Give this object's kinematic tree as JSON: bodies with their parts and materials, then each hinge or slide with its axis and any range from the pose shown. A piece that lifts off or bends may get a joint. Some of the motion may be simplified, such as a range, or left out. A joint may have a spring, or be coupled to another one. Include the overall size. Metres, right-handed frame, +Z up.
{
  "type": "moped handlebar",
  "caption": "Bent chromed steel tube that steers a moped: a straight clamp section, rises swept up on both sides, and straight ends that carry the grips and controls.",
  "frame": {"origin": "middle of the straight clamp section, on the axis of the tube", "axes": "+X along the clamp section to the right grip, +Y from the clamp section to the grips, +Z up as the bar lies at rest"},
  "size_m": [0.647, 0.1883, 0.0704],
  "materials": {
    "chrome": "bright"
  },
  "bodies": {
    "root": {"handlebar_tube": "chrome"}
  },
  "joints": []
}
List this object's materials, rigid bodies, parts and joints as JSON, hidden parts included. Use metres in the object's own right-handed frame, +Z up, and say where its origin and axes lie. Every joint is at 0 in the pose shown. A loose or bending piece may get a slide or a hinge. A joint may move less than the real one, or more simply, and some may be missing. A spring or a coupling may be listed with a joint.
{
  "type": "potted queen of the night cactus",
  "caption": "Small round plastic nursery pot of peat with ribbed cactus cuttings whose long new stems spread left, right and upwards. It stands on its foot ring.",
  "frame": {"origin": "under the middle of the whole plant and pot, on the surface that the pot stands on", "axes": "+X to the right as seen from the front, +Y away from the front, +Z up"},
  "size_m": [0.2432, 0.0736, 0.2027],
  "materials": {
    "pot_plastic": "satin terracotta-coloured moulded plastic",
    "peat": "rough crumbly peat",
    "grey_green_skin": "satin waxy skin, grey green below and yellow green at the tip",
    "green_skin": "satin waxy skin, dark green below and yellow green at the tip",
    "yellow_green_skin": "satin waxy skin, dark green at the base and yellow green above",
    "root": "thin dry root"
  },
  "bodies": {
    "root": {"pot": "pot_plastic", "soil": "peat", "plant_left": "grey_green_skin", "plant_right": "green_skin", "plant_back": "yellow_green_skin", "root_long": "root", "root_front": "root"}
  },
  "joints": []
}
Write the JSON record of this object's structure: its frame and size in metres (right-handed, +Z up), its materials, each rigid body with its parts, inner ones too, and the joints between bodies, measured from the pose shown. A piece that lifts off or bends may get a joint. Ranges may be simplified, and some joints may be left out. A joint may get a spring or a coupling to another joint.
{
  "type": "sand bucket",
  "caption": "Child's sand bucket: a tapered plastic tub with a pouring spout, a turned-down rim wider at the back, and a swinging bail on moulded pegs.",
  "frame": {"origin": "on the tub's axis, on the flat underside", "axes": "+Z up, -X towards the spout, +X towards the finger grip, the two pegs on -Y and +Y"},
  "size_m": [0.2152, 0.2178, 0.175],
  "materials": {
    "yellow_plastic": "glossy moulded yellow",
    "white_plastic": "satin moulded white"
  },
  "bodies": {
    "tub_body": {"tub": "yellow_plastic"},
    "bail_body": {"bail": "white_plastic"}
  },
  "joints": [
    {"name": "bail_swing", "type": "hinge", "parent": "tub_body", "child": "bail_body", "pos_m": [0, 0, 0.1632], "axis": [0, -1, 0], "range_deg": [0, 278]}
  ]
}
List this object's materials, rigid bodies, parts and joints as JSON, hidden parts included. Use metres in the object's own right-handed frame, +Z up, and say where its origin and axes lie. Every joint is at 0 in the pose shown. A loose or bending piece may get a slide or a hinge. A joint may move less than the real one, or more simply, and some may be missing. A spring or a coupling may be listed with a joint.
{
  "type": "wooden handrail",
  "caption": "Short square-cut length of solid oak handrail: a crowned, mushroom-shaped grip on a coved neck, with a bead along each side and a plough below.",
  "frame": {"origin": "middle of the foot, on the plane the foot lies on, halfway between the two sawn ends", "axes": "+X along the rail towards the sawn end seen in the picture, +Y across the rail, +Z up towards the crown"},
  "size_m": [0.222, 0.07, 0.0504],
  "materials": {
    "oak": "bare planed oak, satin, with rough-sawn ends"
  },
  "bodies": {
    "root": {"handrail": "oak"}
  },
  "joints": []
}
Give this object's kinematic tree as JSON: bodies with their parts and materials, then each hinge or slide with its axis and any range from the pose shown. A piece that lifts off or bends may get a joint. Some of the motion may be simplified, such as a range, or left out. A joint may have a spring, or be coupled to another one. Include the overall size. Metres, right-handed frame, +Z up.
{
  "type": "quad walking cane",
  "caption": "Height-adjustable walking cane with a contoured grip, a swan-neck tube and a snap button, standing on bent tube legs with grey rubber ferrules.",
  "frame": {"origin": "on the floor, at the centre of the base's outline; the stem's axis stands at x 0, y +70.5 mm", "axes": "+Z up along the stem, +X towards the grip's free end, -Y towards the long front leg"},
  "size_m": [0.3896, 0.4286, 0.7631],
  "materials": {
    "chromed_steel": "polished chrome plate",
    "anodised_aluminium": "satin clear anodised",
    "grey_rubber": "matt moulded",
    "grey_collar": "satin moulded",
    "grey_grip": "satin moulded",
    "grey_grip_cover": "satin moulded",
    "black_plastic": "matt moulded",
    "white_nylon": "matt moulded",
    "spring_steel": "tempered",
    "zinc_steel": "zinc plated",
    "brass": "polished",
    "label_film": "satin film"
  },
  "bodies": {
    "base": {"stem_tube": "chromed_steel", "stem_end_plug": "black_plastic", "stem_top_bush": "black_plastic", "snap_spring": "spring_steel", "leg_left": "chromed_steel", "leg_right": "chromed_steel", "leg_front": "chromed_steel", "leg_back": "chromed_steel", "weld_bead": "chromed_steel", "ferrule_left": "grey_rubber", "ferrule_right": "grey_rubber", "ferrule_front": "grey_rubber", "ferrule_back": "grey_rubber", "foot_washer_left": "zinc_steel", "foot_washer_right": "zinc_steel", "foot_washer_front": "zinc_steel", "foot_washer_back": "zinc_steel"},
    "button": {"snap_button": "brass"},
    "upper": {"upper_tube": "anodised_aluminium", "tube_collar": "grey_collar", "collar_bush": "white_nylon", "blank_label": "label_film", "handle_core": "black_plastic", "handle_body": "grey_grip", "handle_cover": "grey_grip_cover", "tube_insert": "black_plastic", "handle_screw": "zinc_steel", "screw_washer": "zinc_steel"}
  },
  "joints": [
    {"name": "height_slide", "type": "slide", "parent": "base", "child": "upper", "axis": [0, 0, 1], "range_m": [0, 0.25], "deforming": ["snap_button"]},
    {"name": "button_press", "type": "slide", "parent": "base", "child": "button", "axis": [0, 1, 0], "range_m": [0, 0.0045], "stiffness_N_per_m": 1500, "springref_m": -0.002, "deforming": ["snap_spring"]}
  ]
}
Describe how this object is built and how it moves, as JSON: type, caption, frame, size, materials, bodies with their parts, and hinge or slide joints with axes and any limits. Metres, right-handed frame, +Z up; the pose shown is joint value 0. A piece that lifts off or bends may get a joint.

☆ ☆ ☆ ☆ ☆ ☆ ☆

**PROBLEM DESCRIPTION**
Count every line in the entries above where the word "that" appears; respond with the number alone.

**FULL ANSWER**
6